Reproduce the material in full, exactly as written.

Data lines
══════

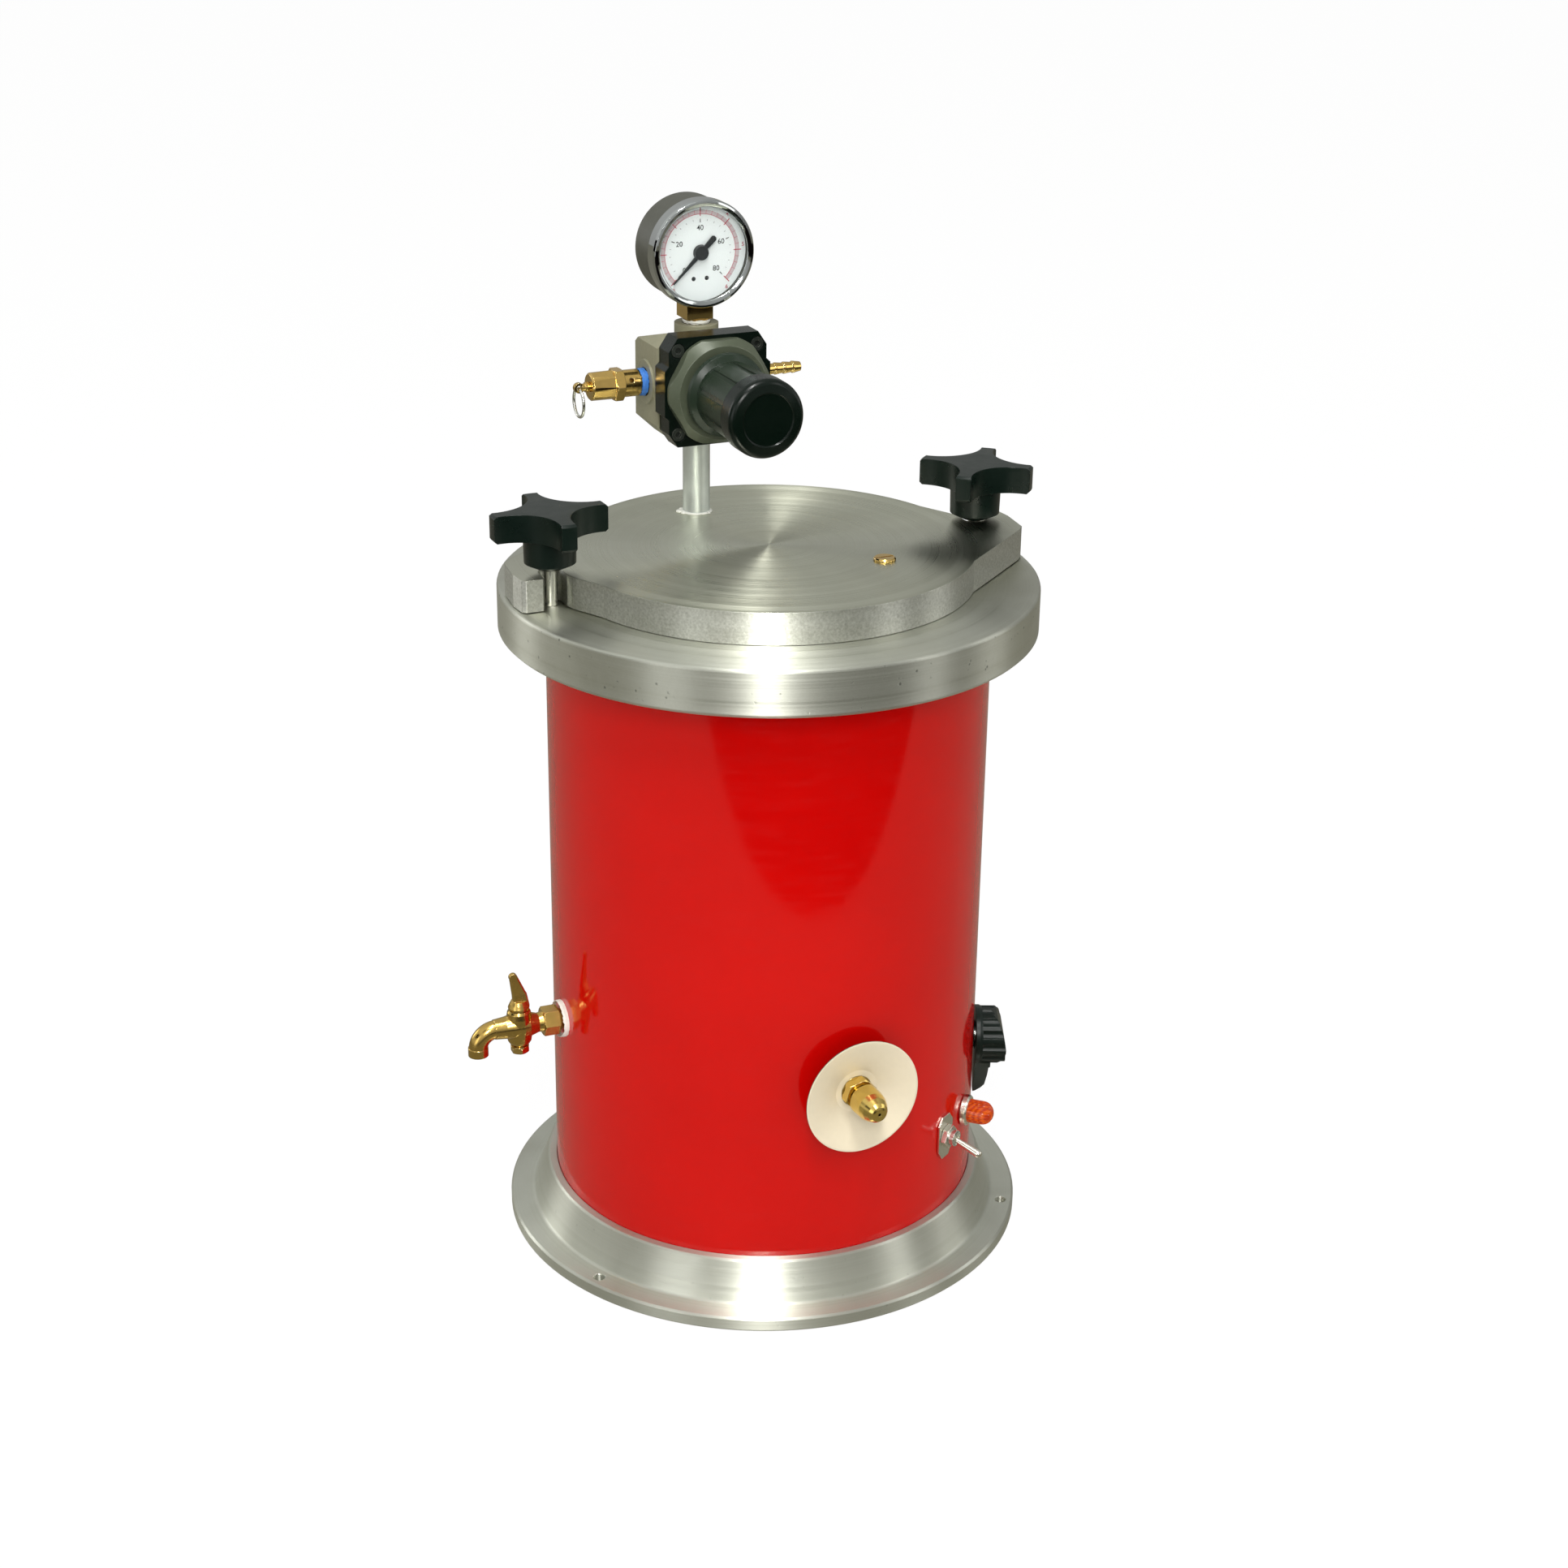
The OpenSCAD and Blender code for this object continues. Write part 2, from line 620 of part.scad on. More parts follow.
module thermostat_body() {
    w = 28;
    h = 22;
    drop = thermo_z + h / 2 - pot_bottom + 0.8;
    top = wall_at(shell_in, w / 2) - 0.5;
    depth = 20;
    color([0.24, 0.22, 0.20]) radial(thermo_az, thermo_z) difference() {
        union() {
            translate([-w / 2, -h / 2 - drop, top - depth]) cube([w, h, depth]);
            translate([0, 0, top - 1]) cylinder(r = thermo_bush_r, h = shell_r + 0.4 - top + 1, $fn = 48);
            for (x = [-8, 8]) translate([x - 3, -h / 2 - drop - 6, top - depth + 4]) cube([6, 7, 0.8]);
        }
        translate([0, 0, top - 12]) cylinder(r = shaft_r + turn_gap, h = 30, $fn = small);
    }
}

module thermostat_shaft() {
    top = wall_at(shell_in, 14) - 0.5;
    color(STEEL) radial(thermo_az, thermo_z) translate([0, 0, top - 11.7])
        cylinder(r = shaft_r, h = skirt_z + 8 - top + 11.7, $fn = small);
}

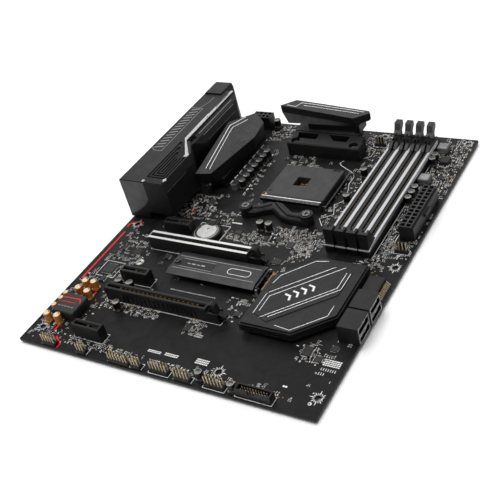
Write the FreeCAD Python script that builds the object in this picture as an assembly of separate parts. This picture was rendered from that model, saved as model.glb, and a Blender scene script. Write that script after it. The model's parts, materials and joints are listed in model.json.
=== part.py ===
import FreeCAD, Part
import os

# ATX motherboard. Every length is in millimetres.
# Places are given from the board's rear bottom corner: x runs from the rear
# (port) edge to the front edge, y from the bottom (slot) edge to the top edge
# and z up from the component side. save() then moves each part into the part
# frame, whose origin is the rear bottom standoff hole on the board's underside.

board_depth = 243.84
board_height = 304.8
board_thickness = 1.6
corner_radius = 1.5

# ATX standoff holes
hole_radius = 1.98
rear_column = 10.16
middle_column = 165.10
front_column = 237.49
bottom_row = 16.51
middle_row = 140.97
top_row = 298.45
rear_top_row = 275.59

# processor socket and cooler brackets
socket_x = 131.0
socket_y = 213.0
socket_depth = 53.0
socket_length = 44.5
socket_base_height = 5.0
socket_cover_top = 7.6
socket_window = 11.5
lever_radius = 0.9
bracket_x = 125.8
bracket_y = 219.0
bracket_pitch_x = 54.0
bracket_pitch_y = 90.0
bracket_hole_radius = 2.1
boss_radius = 5.2
boss_height = 9.0

# memory slots
dimm_count = 4
dimm_first_x = 185.0
dimm_pitch = 9.14
dimm_near_y = 146.0
dimm_far_y = 291.0
dimm_body_half = 3.55
dimm_body_top = 9.0
dimm_tower_top = 19.8
dimm_groove_half = 0.75
armour_overlap = 0.25
armour_thickness = 0.5
armour_skirt_bottom = 5.6
latch_half = 2.5
latch_pivot_y = 281.0
latch_pivot_z = 4.0
latch_top = 24.3
pivot_radius = 0.9
pivot_clearance = 0.05

# expansion slots
slot_rear_x = 42.5
slot_half_width = 3.75
slot_height = 11.25
slot_groove_half = 0.95
long_slot_length = 90.5
short_slot_length = 25.0
main_slot_y = 120.8
second_slot_y = 59.9
short_slot_rows = (141.1, 80.2, 19.2)
slot_latch_pivot_x = 138.6
slot_latch_pivot_z = 4.0

# M.2 socket and its hinged heat shield
shield_rear_x = 76.0
shield_front_x = 152.0
shield_y = 101.2
shield_half_width = 12.75
shield_flat_half = 8.1
shield_top = 7.0
shield_hinge_x = 153.8
shield_hinge_z = 3.6

# power sockets
main_power_x = 229.3
main_power_y = 170.4
cpu_power_x = 38.6
cpu_power_y = 292.6

# rear port cover
cover_height = 38.0
cover_far_height = 39.6
cover_near_y = 150.0
cover_middle_end = 293.0
cover_far_y = 304.4
cover_wall = 1.6
port_face = -3.0

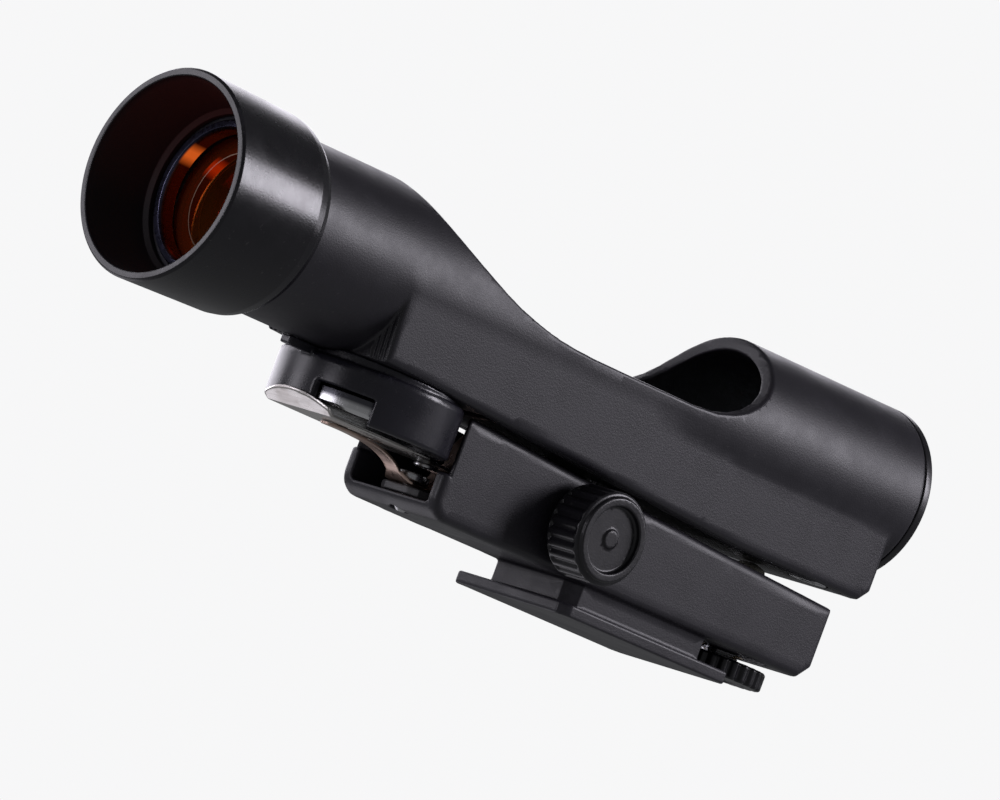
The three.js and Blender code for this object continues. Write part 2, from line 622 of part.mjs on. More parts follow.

══════

Exercise answer
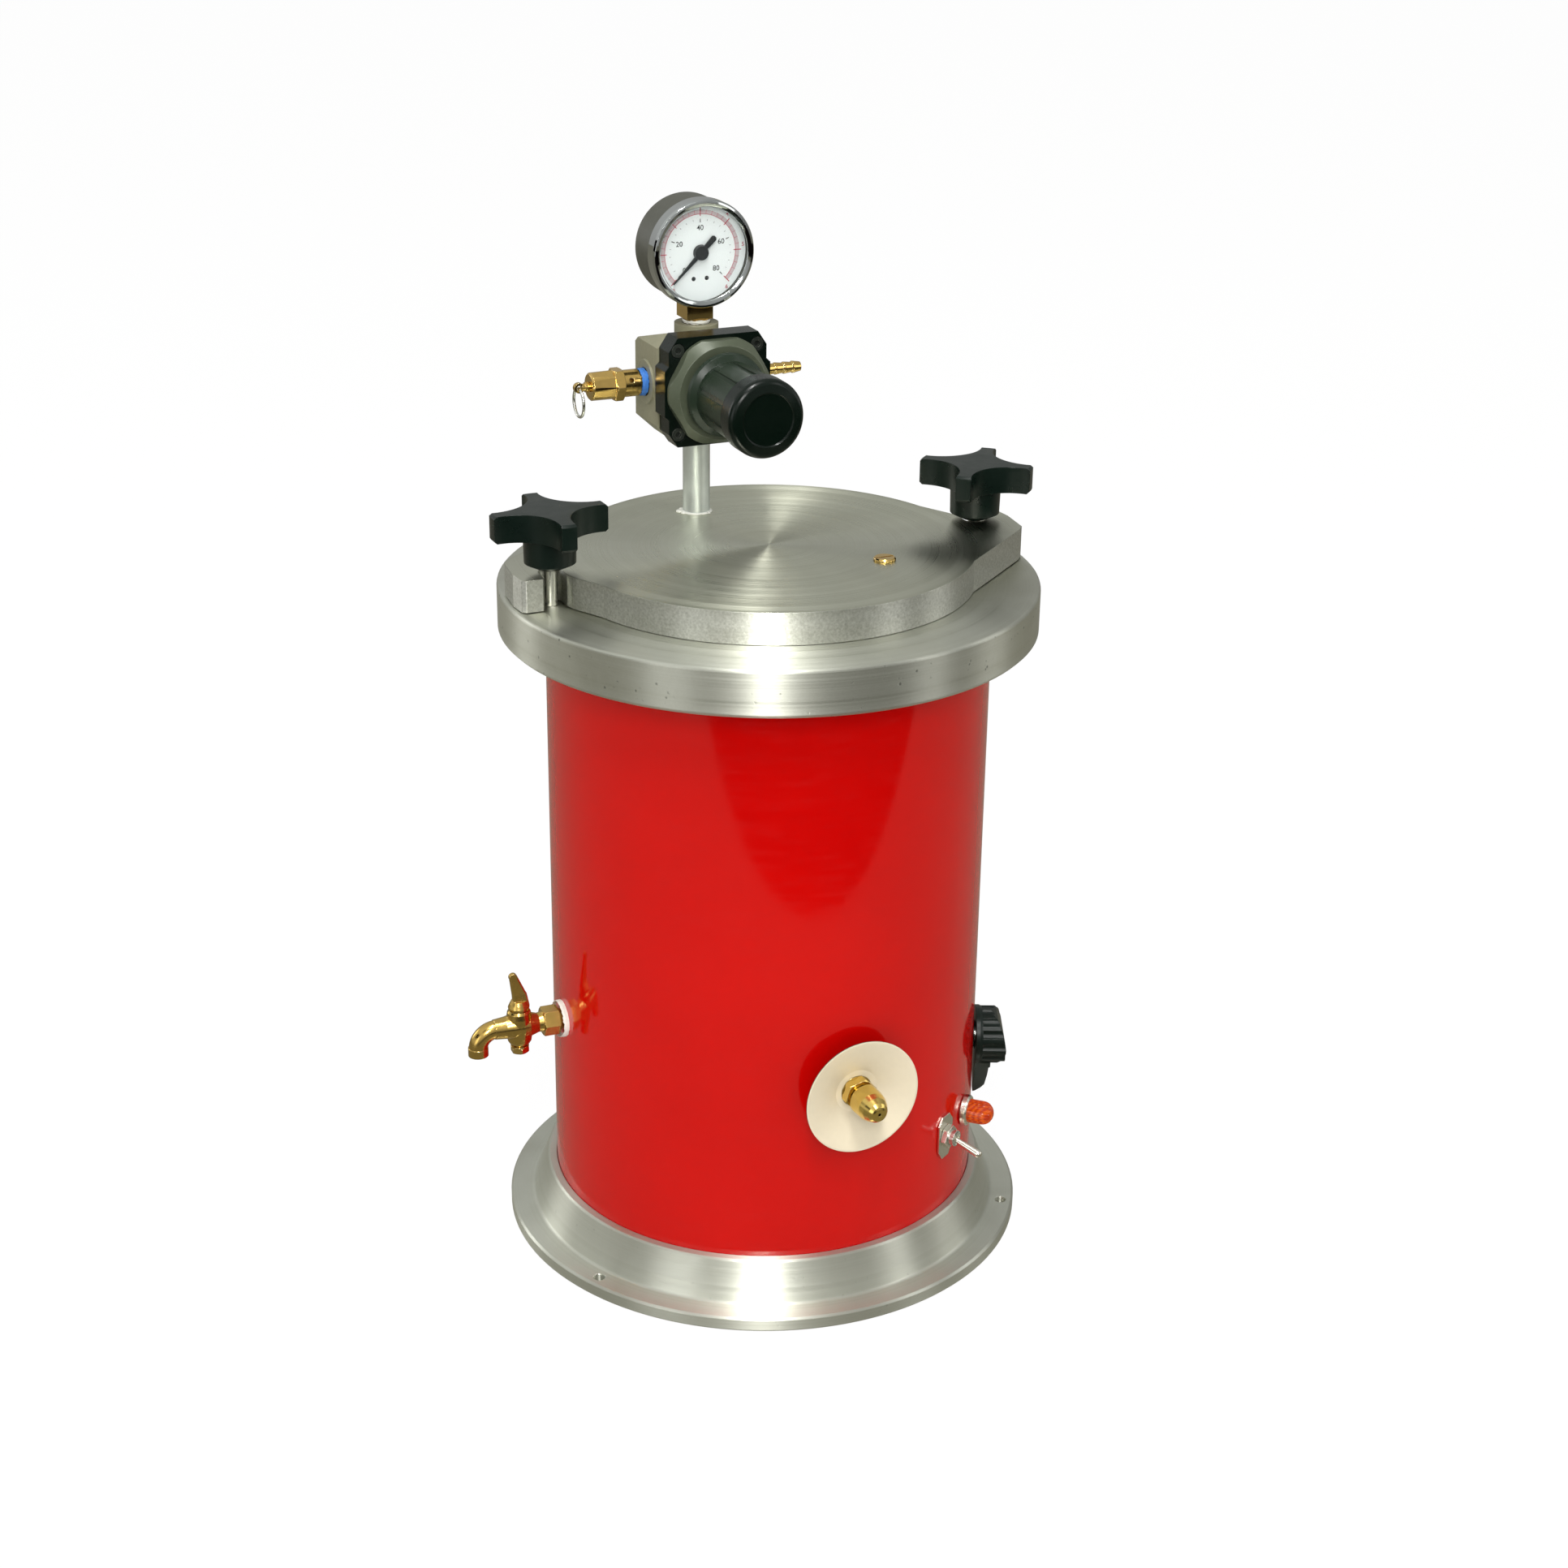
The OpenSCAD and Blender code for this object continues. Write part 2, from line 620 of part.scad on. More parts follow.
module thermostat_body() {
    w = 28;
    h = 22;
    drop = thermo_z + h / 2 - pot_bottom + 0.8;
    top = wall_at(shell_in, w / 2) - 0.5;
    depth = 20;
    color([0.24, 0.22, 0.20]) radial(thermo_az, thermo_z) difference() {
        union() {
            translate([-w / 2, -h / 2 - drop, top - depth]) cube([w, h, depth]);
            translate([0, 0, top - 1]) cylinder(r = thermo_bush_r, h = shell_r + 0.4 - top + 1, $fn = 48);
            for (x = [-8, 8]) translate([x - 3, -h / 2 - drop - 6, top - depth + 4]) cube([6, 7, 0.8]);
        }
        translate([0, 0, top - 12]) cylinder(r = shaft_r + turn_gap, h = 30, $fn = small);
    }
}

module thermostat_shaft() {
    top = wall_at(shell_in, 14) - 0.5;
    color(STEEL) radial(thermo_az, thermo_z) translate([0, 0, top - 11.7])
        cylinder(r = shaft_r, h = skirt_z + 8 - top + 11.7, $fn = small);
}

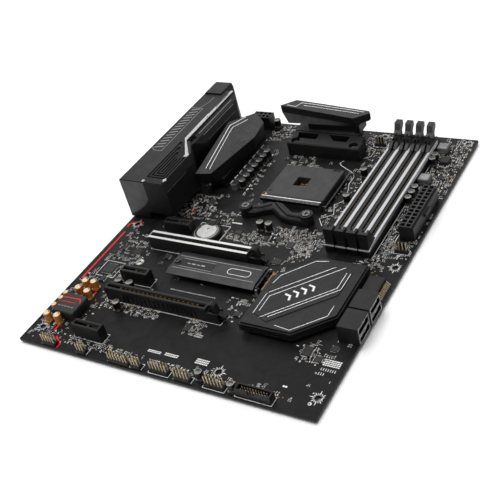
Write the FreeCAD Python script that builds the object in this picture as an assembly of separate parts. This picture was rendered from that model, saved as model.glb, and a Blender scene script. Write that script after it. The model's parts, materials and joints are listed in model.json.
=== part.py ===
import FreeCAD, Part
import os

# ATX motherboard. Every length is in millimetres.
# Places are given from the board's rear bottom corner: x runs from the rear
# (port) edge to the front edge, y from the bottom (slot) edge to the top edge
# and z up from the component side. save() then moves each part into the part
# frame, whose origin is the rear bottom standoff hole on the board's underside.

board_depth = 243.84
board_height = 304.8
board_thickness = 1.6
corner_radius = 1.5

# ATX standoff holes
hole_radius = 1.98
rear_column = 10.16
middle_column = 165.10
front_column = 237.49
bottom_row = 16.51
middle_row = 140.97
top_row = 298.45
rear_top_row = 275.59

# processor socket and cooler brackets
socket_x = 131.0
socket_y = 213.0
socket_depth = 53.0
socket_length = 44.5
socket_base_height = 5.0
socket_cover_top = 7.6
socket_window = 11.5
lever_radius = 0.9
bracket_x = 125.8
bracket_y = 219.0
bracket_pitch_x = 54.0
bracket_pitch_y = 90.0
bracket_hole_radius = 2.1
boss_radius = 5.2
boss_height = 9.0

# memory slots
dimm_count = 4
dimm_first_x = 185.0
dimm_pitch = 9.14
dimm_near_y = 146.0
dimm_far_y = 291.0
dimm_body_half = 3.55
dimm_body_top = 9.0
dimm_tower_top = 19.8
dimm_groove_half = 0.75
armour_overlap = 0.25
armour_thickness = 0.5
armour_skirt_bottom = 5.6
latch_half = 2.5
latch_pivot_y = 281.0
latch_pivot_z = 4.0
latch_top = 24.3
pivot_radius = 0.9
pivot_clearance = 0.05

# expansion slots
slot_rear_x = 42.5
slot_half_width = 3.75
slot_height = 11.25
slot_groove_half = 0.95
long_slot_length = 90.5
short_slot_length = 25.0
main_slot_y = 120.8
second_slot_y = 59.9
short_slot_rows = (141.1, 80.2, 19.2)
slot_latch_pivot_x = 138.6
slot_latch_pivot_z = 4.0

# M.2 socket and its hinged heat shield
shield_rear_x = 76.0
shield_front_x = 152.0
shield_y = 101.2
shield_half_width = 12.75
shield_flat_half = 8.1
shield_top = 7.0
shield_hinge_x = 153.8
shield_hinge_z = 3.6

# power sockets
main_power_x = 229.3
main_power_y = 170.4
cpu_power_x = 38.6
cpu_power_y = 292.6

# rear port cover
cover_height = 38.0
cover_far_height = 39.6
cover_near_y = 150.0
cover_middle_end = 293.0
cover_far_y = 304.4
cover_wall = 1.6
port_face = -3.0

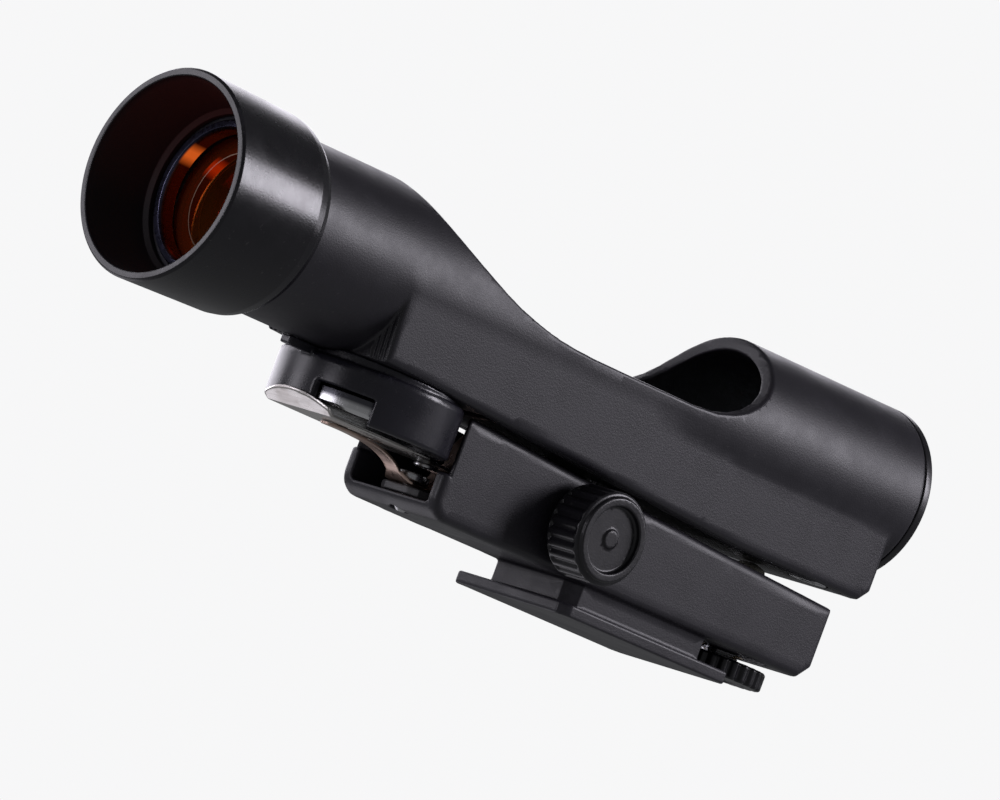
The three.js and Blender code for this object continues. Write part 2, from line 622 of part.mjs on. More parts follow.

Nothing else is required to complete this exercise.